生物の遺伝情報である細胞のDNA配列を自由自在に改変し、病気を治療したり優れた品種を生み出すことができる−。夢物語のような「ゲノム編集」と呼ばれる技術がここ数年、科学研究や製薬の現場で急速に広がっている。従来の遺伝子組み換え技術より格段に精度が高く、生命科学に革命を起こしつつあり、その開発者はノーベル賞も確実といわれる。しかし、生まれてくる子供の能力や容姿をデザインする行為、いわば“人間の改造”につながりかねないことから倫理面でも議論が沸騰。実際に中国ではヒトの受精卵でDNAを改変したとの報告が出ている。中国がついに禁断の領域に踏み切ったことに、科学者たちが国際会議を開いて対応を協議したほか、米ホワイトハウスが懸念を表明するなど、全世界に波紋が広がっている。(前田武)
「現時点では、ヒトの生殖細胞にゲノム編集を加えて病気の予防や治療に使うことは無責任だ」
12月初旬、米ワシントンで開かれた科学者らの国際会議が現状に警鐘を鳴らす声明をまとめた−とのニュースは、関係者の大きな注目を集めた。ゲノム編集をめぐる今回の会議には、生命科学の研究者だけでなく法律や倫理などの専門家も集まった。
議長を務めたカリフォルニア工科大のデービッド・ボルティモア教授は、ゲノム編集について「難しい問題だが、どのように扱っていくか、よい方向性が出せた」とコメント。会議に参加した北海道大の石井哲也教授は「毛の色や身長といった見た目を『改造』する手段としては受け入れられない」と訴えた。

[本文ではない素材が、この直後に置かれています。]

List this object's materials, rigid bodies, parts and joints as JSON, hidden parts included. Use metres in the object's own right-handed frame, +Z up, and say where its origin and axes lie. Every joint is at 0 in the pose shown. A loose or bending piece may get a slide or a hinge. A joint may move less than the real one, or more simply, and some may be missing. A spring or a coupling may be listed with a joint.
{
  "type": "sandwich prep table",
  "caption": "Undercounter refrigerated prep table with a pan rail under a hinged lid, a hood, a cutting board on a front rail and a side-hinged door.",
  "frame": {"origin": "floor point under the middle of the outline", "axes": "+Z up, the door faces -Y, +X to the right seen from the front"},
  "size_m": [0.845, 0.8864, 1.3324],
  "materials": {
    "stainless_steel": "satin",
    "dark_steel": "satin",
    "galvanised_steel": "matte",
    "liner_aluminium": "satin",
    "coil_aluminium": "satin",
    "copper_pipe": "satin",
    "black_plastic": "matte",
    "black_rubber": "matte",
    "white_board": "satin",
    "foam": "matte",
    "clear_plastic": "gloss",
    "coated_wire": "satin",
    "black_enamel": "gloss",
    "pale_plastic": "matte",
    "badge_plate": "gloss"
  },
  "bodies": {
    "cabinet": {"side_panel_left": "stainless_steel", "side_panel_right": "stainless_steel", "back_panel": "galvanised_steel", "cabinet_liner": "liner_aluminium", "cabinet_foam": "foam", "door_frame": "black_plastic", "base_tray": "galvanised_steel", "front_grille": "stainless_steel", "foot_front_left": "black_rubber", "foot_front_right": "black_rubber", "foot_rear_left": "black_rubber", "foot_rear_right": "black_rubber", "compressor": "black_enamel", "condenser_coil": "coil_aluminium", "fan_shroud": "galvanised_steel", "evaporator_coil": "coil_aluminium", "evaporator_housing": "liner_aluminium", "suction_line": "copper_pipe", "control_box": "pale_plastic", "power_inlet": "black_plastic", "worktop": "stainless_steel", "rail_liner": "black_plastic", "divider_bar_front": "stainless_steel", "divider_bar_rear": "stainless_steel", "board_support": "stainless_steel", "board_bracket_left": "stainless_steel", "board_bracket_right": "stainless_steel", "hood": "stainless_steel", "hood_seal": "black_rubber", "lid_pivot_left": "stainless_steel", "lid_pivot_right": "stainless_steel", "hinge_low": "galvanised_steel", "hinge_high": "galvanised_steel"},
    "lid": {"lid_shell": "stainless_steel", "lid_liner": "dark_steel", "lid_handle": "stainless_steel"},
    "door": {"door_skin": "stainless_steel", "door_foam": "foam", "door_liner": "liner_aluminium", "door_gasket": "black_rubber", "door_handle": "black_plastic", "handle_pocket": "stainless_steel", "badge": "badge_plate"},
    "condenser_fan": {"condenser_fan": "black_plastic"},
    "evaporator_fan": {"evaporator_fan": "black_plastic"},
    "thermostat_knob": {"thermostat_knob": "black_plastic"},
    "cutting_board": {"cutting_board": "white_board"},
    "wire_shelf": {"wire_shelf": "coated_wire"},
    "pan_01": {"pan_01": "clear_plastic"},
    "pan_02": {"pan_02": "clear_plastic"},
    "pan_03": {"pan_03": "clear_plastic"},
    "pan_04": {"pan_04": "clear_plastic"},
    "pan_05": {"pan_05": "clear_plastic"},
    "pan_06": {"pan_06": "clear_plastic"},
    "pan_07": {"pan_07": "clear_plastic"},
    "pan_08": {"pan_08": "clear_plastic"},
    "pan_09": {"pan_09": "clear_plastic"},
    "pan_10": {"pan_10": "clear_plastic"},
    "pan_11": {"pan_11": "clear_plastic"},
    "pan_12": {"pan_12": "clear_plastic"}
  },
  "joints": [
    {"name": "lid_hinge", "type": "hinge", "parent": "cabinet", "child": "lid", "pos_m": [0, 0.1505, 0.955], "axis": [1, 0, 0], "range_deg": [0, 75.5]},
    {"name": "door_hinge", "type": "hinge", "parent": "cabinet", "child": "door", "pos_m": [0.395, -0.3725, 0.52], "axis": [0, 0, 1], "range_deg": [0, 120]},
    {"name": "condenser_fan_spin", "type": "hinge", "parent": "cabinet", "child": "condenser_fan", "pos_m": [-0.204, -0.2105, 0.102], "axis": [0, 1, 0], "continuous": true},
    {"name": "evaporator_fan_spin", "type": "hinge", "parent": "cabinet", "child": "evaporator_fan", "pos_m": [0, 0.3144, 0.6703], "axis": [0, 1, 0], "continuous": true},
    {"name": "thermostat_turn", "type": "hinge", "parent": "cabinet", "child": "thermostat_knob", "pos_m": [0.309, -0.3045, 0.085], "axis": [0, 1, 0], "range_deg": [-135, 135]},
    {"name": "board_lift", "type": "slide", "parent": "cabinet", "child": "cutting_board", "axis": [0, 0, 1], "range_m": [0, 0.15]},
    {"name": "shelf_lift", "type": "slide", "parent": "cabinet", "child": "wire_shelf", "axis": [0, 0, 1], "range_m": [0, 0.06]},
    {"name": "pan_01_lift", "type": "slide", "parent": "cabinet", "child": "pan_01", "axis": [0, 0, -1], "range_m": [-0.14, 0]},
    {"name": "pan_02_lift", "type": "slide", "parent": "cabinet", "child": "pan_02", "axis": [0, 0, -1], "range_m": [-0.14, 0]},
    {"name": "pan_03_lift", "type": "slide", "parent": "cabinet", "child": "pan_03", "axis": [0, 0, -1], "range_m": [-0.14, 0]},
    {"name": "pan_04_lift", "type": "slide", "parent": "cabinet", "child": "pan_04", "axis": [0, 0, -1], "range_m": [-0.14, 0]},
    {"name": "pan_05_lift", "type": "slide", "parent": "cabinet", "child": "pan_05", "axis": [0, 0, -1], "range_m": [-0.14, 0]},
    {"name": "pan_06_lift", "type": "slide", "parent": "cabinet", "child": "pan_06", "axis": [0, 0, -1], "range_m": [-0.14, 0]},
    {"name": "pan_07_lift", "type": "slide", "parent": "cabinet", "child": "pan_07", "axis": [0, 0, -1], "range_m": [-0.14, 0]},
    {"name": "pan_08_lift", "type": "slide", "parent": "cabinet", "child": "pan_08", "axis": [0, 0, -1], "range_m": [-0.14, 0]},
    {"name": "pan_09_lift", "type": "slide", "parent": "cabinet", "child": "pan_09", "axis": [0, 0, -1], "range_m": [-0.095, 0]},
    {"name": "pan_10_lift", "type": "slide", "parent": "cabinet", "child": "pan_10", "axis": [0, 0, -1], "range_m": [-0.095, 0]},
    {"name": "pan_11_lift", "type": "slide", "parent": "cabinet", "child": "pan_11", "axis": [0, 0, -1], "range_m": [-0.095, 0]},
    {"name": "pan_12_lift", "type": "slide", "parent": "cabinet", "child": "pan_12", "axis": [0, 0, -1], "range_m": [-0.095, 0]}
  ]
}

会議が開かれたきっかけは、中国の研究チームが昨年4月に発表した論文だ。血液の病気の原因となる遺伝子を取り除くため、ゲノム編集によってヒト胚(はい)のDNAを改変したとの報告で、結果的には臨床に応用するにはまだ精度が低いとの内容だった。倫理面の問題を回避するため、もともと遺伝子の異常で子供として生まれてくることがない受精卵を使ったとされるが、世界中の科学者に大きな衝撃をもって受け止められた。